Speaking of looking great, I wore my dress from the children's section of DI today. So did Meg. I was going to take pictures for the blog...but I was sick and not looking too hot. Also I left church after Sunday school to come home and sleep so I really didn't have a chance. If we wear our dresses again, I'll try to remember to post a picture.

Other than church, my day consisted of a lot of sleeping. A LOT of sleeping. I just took medicine and slept. All day. And now I'm about to go back to sleep. Plus I got someone to cover work for me tomorrow so that I can sleep all day tomorrow. Except I have to go to my writing class. Lame. But I just might skip bio.

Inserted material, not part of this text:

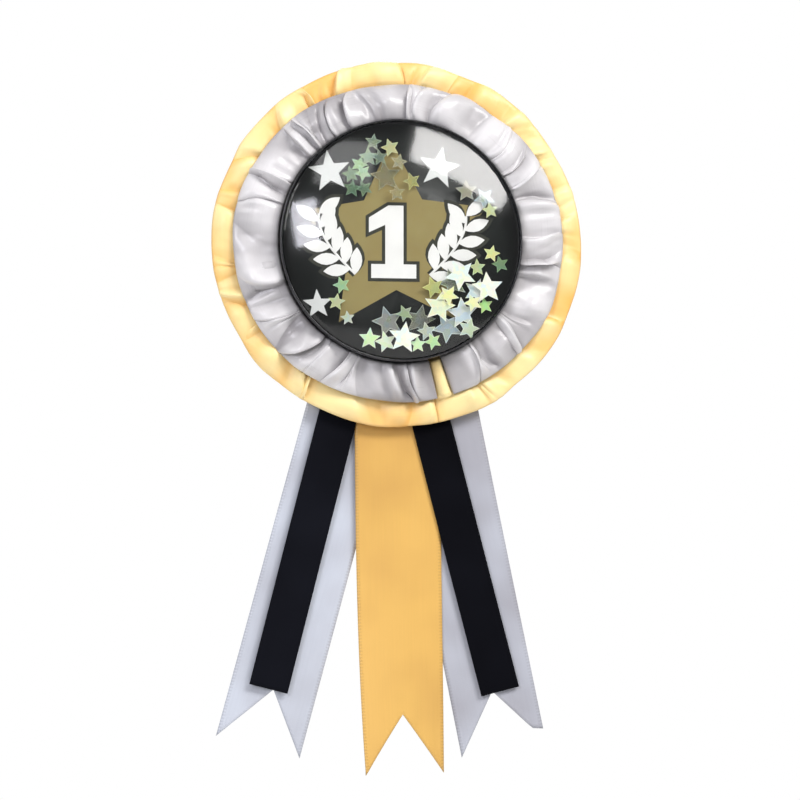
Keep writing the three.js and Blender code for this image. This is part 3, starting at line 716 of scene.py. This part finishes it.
def satin(name, face_colour, painted_shade_colour, half_width, low, high, lustre, weave, **sockets):
    """Satin of a face colour and a painted shade colour: its roughness runs from low to high, and
    weave is its relief.
    """
    material = plain_material(name, face_colour, 0.4, **sockets)
    nodes, links = material.node_tree.nodes, material.node_tree.links
    cloth, raise_it = nodes.new("ShaderNodeGroup"), nodes.new("ShaderNodeBump")
    cloth.node_tree = SATIN_WEAVE
    cloth.inputs["Face"].default_value = (*face_colour, 1)
    # Depth is the painted shade colour.
    cloth.inputs["Depth"].default_value = (*painted_shade_colour, 1)
    cloth.inputs["Half Width"].default_value = half_width
    cloth.inputs["Lustre"].default_value = lustre
    cloth.inputs["Low"].default_value = low
    cloth.inputs["High"].default_value = high
    raise_it.inputs["Strength"].default_value = weave
    raise_it.inputs["Distance"].default_value = 0.00006
    shader = nodes["Principled BSDF"]
    links.new(cloth.outputs["Colour"], shader.inputs["Base Color"])
    links.new(cloth.outputs["Roughness"], shader.inputs["Roughness"])
    links.new(cloth.outputs["Height"], raise_it.inputs["Height"])
    links.new(raise_it.outputs["Normal"], shader.inputs["Normal"])
    return material


def cloth_piece(name, grid, lie, fold, material, thickness):
    """A ribbon's surface from rows of points, made into a thin closed body."""
    wide, points = len(grid[0]), [p for row in grid for p in row]
    faces = [(i * wide + k, i * wide + k + 1, (i + 1) * wide + k + 1, (i + 1) * wide + k)
             for i in range(len(grid) - 1) for k in range(wide - 1)]
    obj = mesh_piece(name, points, faces, material, merge=False)
    mesh = obj.data
    flat_lie, flat_painted_light = [q for row in lie for q in row], [f for row in fold for f in row]
    uv = mesh.uv_layers.new(name="lie")
    for loop in mesh.loops:
        uv.data[loop.index].uv = flat_lie[loop.vertex_index]
    # fold holds painted light: how far each point's colour goes from the painted shade colour to
    # the face colour.
    painted_light_attr = mesh.attributes.new("fold", "FLOAT", "POINT")
    painted_light_attr.data.foreach_set("value", flat_painted_light)
    wall = obj.modifiers.new("wall", "SOLIDIFY")
    wall.thickness, wall.offset = thickness * MM, 0
    made = bpy.data.meshes.new_from_object(
        obj.evaluated_get(bpy.context.evaluated_depsgraph_get()))
    obj.modifiers.remove(wall)
    obj.data = made
    return obj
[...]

Being sick at college is the worst. I usually don't take medicine, but now I have to take medicine because my mommy isn't here to baby me so being sick is no fun. Well, she did baby me a little over text today. Plus she sent me a package. She's the best. But I don't like being sick at college. Skipping class is a pain. Skipping socializing is a bore. Skipping work is a hassle. Not feeling up to doing homework is stressful. Luckily I have amazing friends. Everyone is so willing to make me feel better in any way. Whether it's offering me medicine or telling me to go to bed. Plus I have the best roommate ever. Look what I woke up to :)



Being sick is no fun, but having wonderful friends makes it a little better. Okay, it makes it a lot better.